Written instruction> Count the lines in the records below that contain the word "from", and give only that number.

⁂

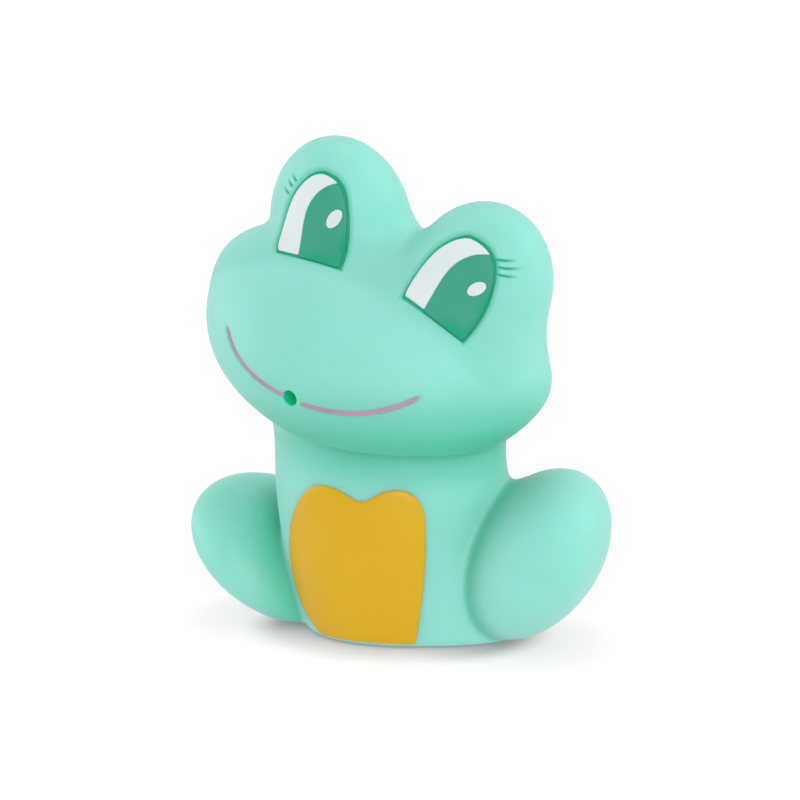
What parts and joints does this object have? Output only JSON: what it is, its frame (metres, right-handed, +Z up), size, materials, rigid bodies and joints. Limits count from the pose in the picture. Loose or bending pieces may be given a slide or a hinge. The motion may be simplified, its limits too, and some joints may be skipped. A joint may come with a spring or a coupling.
{
  "type": "bath squirter doll",
  "caption": "Sitting frog bath doll in soft hollow vinyl: broad tilted head with raised eye domes, squirt hole in the mouth line, folded haunches, flat base; the head turns.",
  "frame": {"origin": "middle of the base, below the middle of the whole toy, on the surface it stands on", "axes": "+Z up, the frog looks along -Y, +X is the frog's own left"},
  "size_m": [0.0696, 0.0484, 0.0771],
  "materials": {
    "mint_vinyl": "satin soft vinyl",
    "yellow_paint": "satin",
    "white_paint": "satin",
    "green_paint": "satin",
    "pink_paint": "satin"
  },
  "bodies": {
    "body": {"body_skin": "mint_vinyl", "belly_patch": "yellow_paint"},
    "head": {"head_skin": "mint_vinyl", "left_eye_white": "white_paint", "left_eye_iris": "green_paint", "left_eye_glint": "white_paint", "right_eye_white": "white_paint", "right_eye_iris": "green_paint", "right_eye_glint": "white_paint", "mouth_line_left": "pink_paint", "mouth_line_right": "pink_paint"}
  },
  "joints": [
    {"name": "head_turn", "type": "hinge", "parent": "body", "child": "head", "pos_m": [-0.00105, -0.00032, 0.0397], "axis": [0, 0, 1], "continuous": true}
  ]
}
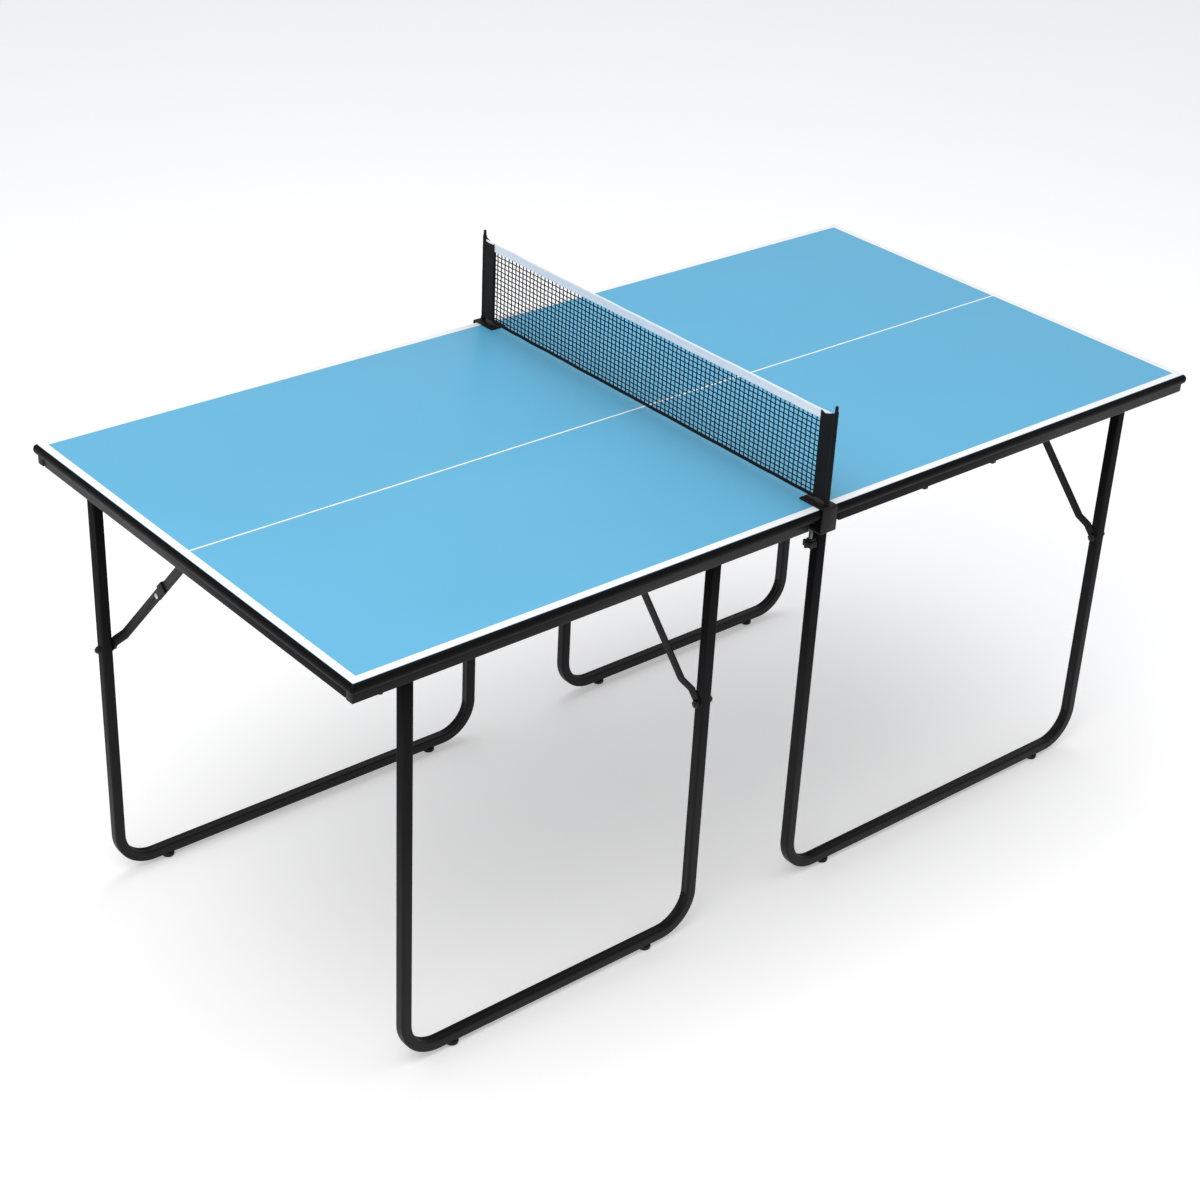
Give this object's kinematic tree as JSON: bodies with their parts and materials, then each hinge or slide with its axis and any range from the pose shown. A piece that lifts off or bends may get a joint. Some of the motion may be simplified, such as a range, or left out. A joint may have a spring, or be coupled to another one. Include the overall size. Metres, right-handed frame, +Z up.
{
  "type": "folding ping pong table",
  "caption": "Midsize folding ping pong table: blue boards with white lines on black U-legs with folding braces, and a clamp-on net.",
  "frame": {"origin": "on the floor, under the middle of the net", "axes": "+X along the table's length towards the right half, +Y across it to the far side, +Z up"},
  "size_m": [1.68, 0.846, 0.9225],
  "materials": {
    "playing_board": "sky blue satin paint on fibreboard, with white lines",
    "edge_moulding": "black extruded plastic, satin",
    "frame_steel": "black powder coat, satin",
    "hinge_pin": "zinc plated",
    "foot": "black moulded plastic",
    "clamp_knob": "black moulded plastic",
    "clamp_pad": "black rubber",
    "net_post": "black powder coat, satin",
    "net": "black netting with a white top tape"
  },
  "bodies": {
    "left_half_with_net": {"left_board": "playing_board", "left_edge_moulding": "edge_moulding", "left_end_rail": "frame_steel", "left_wide_leg_side_rail": "frame_steel", "left_narrow_leg_side_rail": "frame_steel", "left_wide_outer_bracket": "frame_steel", "left_wide_outer_pin": "hinge_pin", "left_wide_seam_bracket": "frame_steel", "left_wide_seam_pin": "hinge_pin", "left_wide_brace_anchor": "frame_steel", "left_narrow_outer_bracket": "frame_steel", "left_narrow_outer_pin": "hinge_pin", "left_narrow_seam_bracket": "frame_steel", "left_narrow_seam_pin": "hinge_pin", "left_narrow_brace_anchor": "frame_steel", "near_net_clamp": "frame_steel", "near_net_post": "net_post", "far_net_clamp": "frame_steel", "far_net_post": "net_post", "net": "net"},
    "right_half": {"right_board": "playing_board", "right_edge_moulding": "edge_moulding", "right_end_rail": "frame_steel", "right_wide_leg_side_rail": "frame_steel", "right_narrow_leg_side_rail": "frame_steel", "right_wide_outer_bracket": "frame_steel", "right_wide_outer_pin": "hinge_pin", "right_wide_seam_bracket": "frame_steel", "right_wide_seam_pin": "hinge_pin", "right_wide_brace_anchor": "frame_steel", "right_narrow_outer_bracket": "frame_steel", "right_narrow_outer_pin": "hinge_pin", "right_narrow_seam_bracket": "frame_steel", "right_narrow_seam_pin": "hinge_pin", "right_narrow_brace_anchor": "frame_steel"},
    "left_wide_leg": {"left_wide_leg": "frame_steel", "left_wide_outer_foot": "foot", "left_wide_seam_foot": "foot"},
    "left_wide_brace_lower_bar": {"left_wide_brace_lower_bar": "frame_steel"},
    "left_wide_brace_upper_bar": {"left_wide_brace_upper_bar": "frame_steel"},
    "left_narrow_leg": {"left_narrow_leg": "frame_steel", "left_narrow_outer_foot": "foot", "left_narrow_seam_foot": "foot"},
    "left_narrow_brace_lower_bar": {"left_narrow_brace_lower_bar": "frame_steel"},
    "left_narrow_brace_upper_bar": {"left_narrow_brace_upper_bar": "frame_steel"},
    "right_wide_leg": {"right_wide_leg": "frame_steel", "right_wide_outer_foot": "foot", "right_wide_seam_foot": "foot"},
    "right_wide_brace_lower_bar": {"right_wide_brace_lower_bar": "frame_steel"},
    "right_wide_brace_upper_bar": {"right_wide_brace_upper_bar": "frame_steel"},
    "right_narrow_leg": {"right_narrow_leg": "frame_steel", "right_narrow_outer_foot": "foot", "right_narrow_seam_foot": "foot"},
    "right_narrow_brace_lower_bar": {"right_narrow_brace_lower_bar": "frame_steel"},
    "right_narrow_brace_upper_bar": {"right_narrow_brace_upper_bar": "frame_steel"},
    "near_clamp_pad": {"near_clamp_pad": "clamp_pad"},
    "near_clamp_screw": {"near_clamp_screw": "clamp_knob"},
    "far_clamp_pad": {"far_clamp_pad": "clamp_pad"},
    "far_clamp_screw": {"far_clamp_screw": "clamp_knob"}
  },
  "joints": [
    {"name": "left_wide_leg_fold", "type": "hinge", "parent": "left_half_with_net", "child": "left_wide_leg", "pos_m": [-0.436, 0.329, 0.712], "axis": [-1, 0, 0], "range_deg": [0, 62]},
    {"name": "left_wide_upper_bar_turn", "type": "hinge", "parent": "left_half_with_net", "child": "left_wide_brace_upper_bar", "pos_m": [-0.79, 0.074, 0.712], "axis": [1, 0, 0], "range_deg": [0, 41.44]},
    {"name": "left_wide_lower_bar_turn", "type": "hinge", "parent": "left_wide_leg", "child": "left_wide_brace_lower_bar", "pos_m": [-0.79, 0.329, 0.431], "axis": [-1, 0, 0], "range_deg": [0, 36.59]},
    {"name": "left_narrow_leg_fold", "type": "hinge", "parent": "left_half_with_net", "child": "left_narrow_leg", "pos_m": [-0.415, -0.329, 0.712], "axis": [1, 0, 0], "range_deg": [0, 90]},
    {"name": "left_narrow_upper_bar_turn", "type": "hinge", "parent": "left_half_with_net", "child": "left_narrow_brace_upper_bar", "pos_m": [-0.137, -0.074, 0.712], "axis": [-1, 0, 0], "range_deg": [0, 47.8]},
    {"name": "left_narrow_lower_bar_turn", "type": "hinge", "parent": "left_narrow_leg", "child": "left_narrow_brace_lower_bar", "pos_m": [-0.137, -0.329, 0.431], "axis": [1, 0, 0], "range_deg": [0, 42.24]},
    {"name": "right_wide_leg_fold", "type": "hinge", "parent": "right_half", "child": "right_wide_leg", "pos_m": [0.436, -0.329, 0.712], "axis": [1, 0, 0], "range_deg": [0, 62]},
    {"name": "right_wide_upper_bar_turn", "type": "hinge", "parent": "right_half", "child": "right_wide_brace_upper_bar", "pos_m": [0.79, -0.074, 0.712], "axis": [-1, 0, 0], "range_deg": [0, 41.44]},
    {"name": "right_wide_lower_bar_turn", "type": "hinge", "parent": "right_wide_leg", "child": "right_wide_brace_lower_bar", "pos_m": [0.79, -0.329, 0.431], "axis": [1, 0, 0], "range_deg": [0, 36.59]},
    {"name": "right_narrow_leg_fold", "type": "hinge", "parent": "right_half", "child": "right_narrow_leg", "pos_m": [0.415, 0.329, 0.712], "axis": [-1, 0, 0], "range_deg": [0, 90]},
    {"name": "right_narrow_upper_bar_turn", "type": "hinge", "parent": "right_half", "child": "right_narrow_brace_upper_bar", "pos_m": [0.137, 0.074, 0.712], "axis": [1, 0, 0], "range_deg": [0, 47.8]},
    {"name": "right_narrow_lower_bar_turn", "type": "hinge", "parent": "right_narrow_leg", "child": "right_narrow_brace_lower_bar", "pos_m": [0.137, 0.329, 0.431], "axis": [-1, 0, 0], "range_deg": [0, 42.24]},
    {"name": "half_part", "type": "slide", "parent": "left_half_with_net", "child": "right_half", "axis": [1, 0, 0], "range_m": [0, 0.25]},
    {"name": "near_pad_drop", "type": "slide", "parent": "left_half_with_net", "child": "near_clamp_pad", "axis": [0, 0, -1], "range_m": [0, 0.0121]},
    {"name": "near_screw_turn", "type": "hinge", "parent": "near_clamp_pad", "child": "near_clamp_screw", "pos_m": [0, -0.388, 0.69], "axis": [0, 0, 1], "range_deg": [0, 2880]},
    {"name": "far_pad_drop", "type": "slide", "parent": "left_half_with_net", "child": "far_clamp_pad", "axis": [0, 0, -1], "range_m": [0, 0.0121]},
    {"name": "far_screw_turn", "type": "hinge", "parent": "far_clamp_pad", "child": "far_clamp_screw", "pos_m": [0, 0.388, 0.69], "axis": [0, 0, 1], "range_deg": [0, 2880]}
  ],
  "couplings": [
    {"joint": "left_wide_upper_bar_turn", "follows": "left_wide_leg_fold", "ratio": 0.66804},
    {"joint": "left_wide_lower_bar_turn", "follows": "left_wide_leg_fold", "ratio": 0.58981},
    {"joint": "left_narrow_upper_bar_turn", "follows": "left_narrow_leg_fold", "ratio": 0.53086},
    {"joint": "left_narrow_lower_bar_turn", "follows": "left_narrow_leg_fold", "ratio": 0.46914},
    {"joint": "right_wide_upper_bar_turn", "follows": "right_wide_leg_fold", "ratio": 0.66804},
    {"joint": "right_wide_lower_bar_turn", "follows": "right_wide_leg_fold", "ratio": 0.58981},
    {"joint": "right_narrow_upper_bar_turn", "follows": "right_narrow_leg_fold", "ratio": 0.53086},
    {"joint": "right_narrow_lower_bar_turn", "follows": "right_narrow_leg_fold", "ratio": 0.46914},
    {"joint": "near_pad_drop", "follows": "near_screw_turn", "m_per_rad": 0.0002387},
    {"joint": "far_pad_drop", "follows": "far_screw_turn", "m_per_rad": 0.0002387}
  ]
}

⁂

Complete output> 2